**WHAT IS EXPECTED**
Find each line with the word "materials" and copy it.

**DATA SECTION**
* BEGIN *
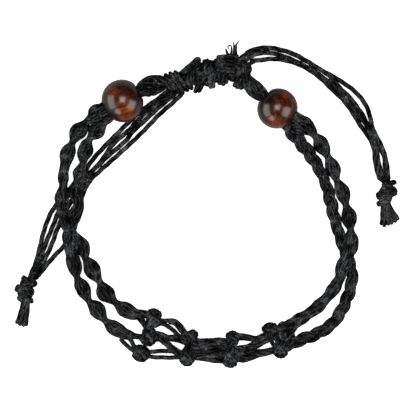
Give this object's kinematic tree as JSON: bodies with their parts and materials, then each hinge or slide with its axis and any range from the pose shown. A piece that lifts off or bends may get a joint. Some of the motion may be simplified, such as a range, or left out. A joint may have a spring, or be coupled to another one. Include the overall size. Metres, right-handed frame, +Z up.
{
  "type": "macrame bracelet",
  "caption": "Black waxed-cord macrame bracelet with twisted braids, round wooden beads, an empty knotted stone net and a sliding knot with knotted tails.",
  "frame": {"origin": "on the surface that the bracelet lies on, below the middle of the closed loop, without the tails", "axes": "+Z up from the surface, +Y from the stone net towards the sliding knot, +X towards the shorter tail"},
  "size_m": [0.0767, 0.0646, 0.0086],
  "materials": {
    "waxed_cord": "waxed, a slight sheen on the plies",
    "wood_bead": "red-brown grain under clear gloss lacquer"
  },
  "bodies": {
    "root": {"left_bead": "wood_bead", "right_bead": "wood_bead", "left_bundle": "waxed_cord", "right_bundle": "waxed_cord", "left_outer_strand": "waxed_cord", "left_inner_strand": "waxed_cord", "right_outer_strand": "waxed_cord", "right_inner_strand": "waxed_cord", "net_knot_1": "waxed_cord", "net_knot_2": "waxed_cord", "net_knot_3": "waxed_cord", "net_knot_4": "waxed_cord", "net_knot_5": "waxed_cord", "net_knot_6": "waxed_cord", "net_knot_7": "waxed_cord", "net_knot_8": "waxed_cord", "net_knot_9": "waxed_cord", "net_cords_left": "waxed_cord", "net_band": "waxed_cord", "net_cords_right": "waxed_cord", "sliding_knot": "waxed_cord", "left_tail_1": "waxed_cord", "left_tail_2": "waxed_cord", "left_tail_3": "waxed_cord", "left_tail_4": "waxed_cord", "right_tail_1": "waxed_cord", "right_tail_2": "waxed_cord", "right_tail_3": "waxed_cord", "right_tail_4": "waxed_cord", "left_end_knot": "waxed_cord", "right_end_knot": "waxed_cord", "left_cut_ends": "waxed_cord", "right_cut_ends": "waxed_cord"}
  },
  "joints": []
}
* END *
**EXERCISE SOLUTION**
Give this object's kinematic tree as JSON: bodies with their parts and materials, then each hinge or slide with its axis and any range from the pose shown. A piece that lifts off or bends may get a joint. Some of the motion may be simplified, such as a range, or left out. A joint may have a spring, or be coupled to another one. Include the overall size. Metres, right-handed frame, +Z up.
  "materials": {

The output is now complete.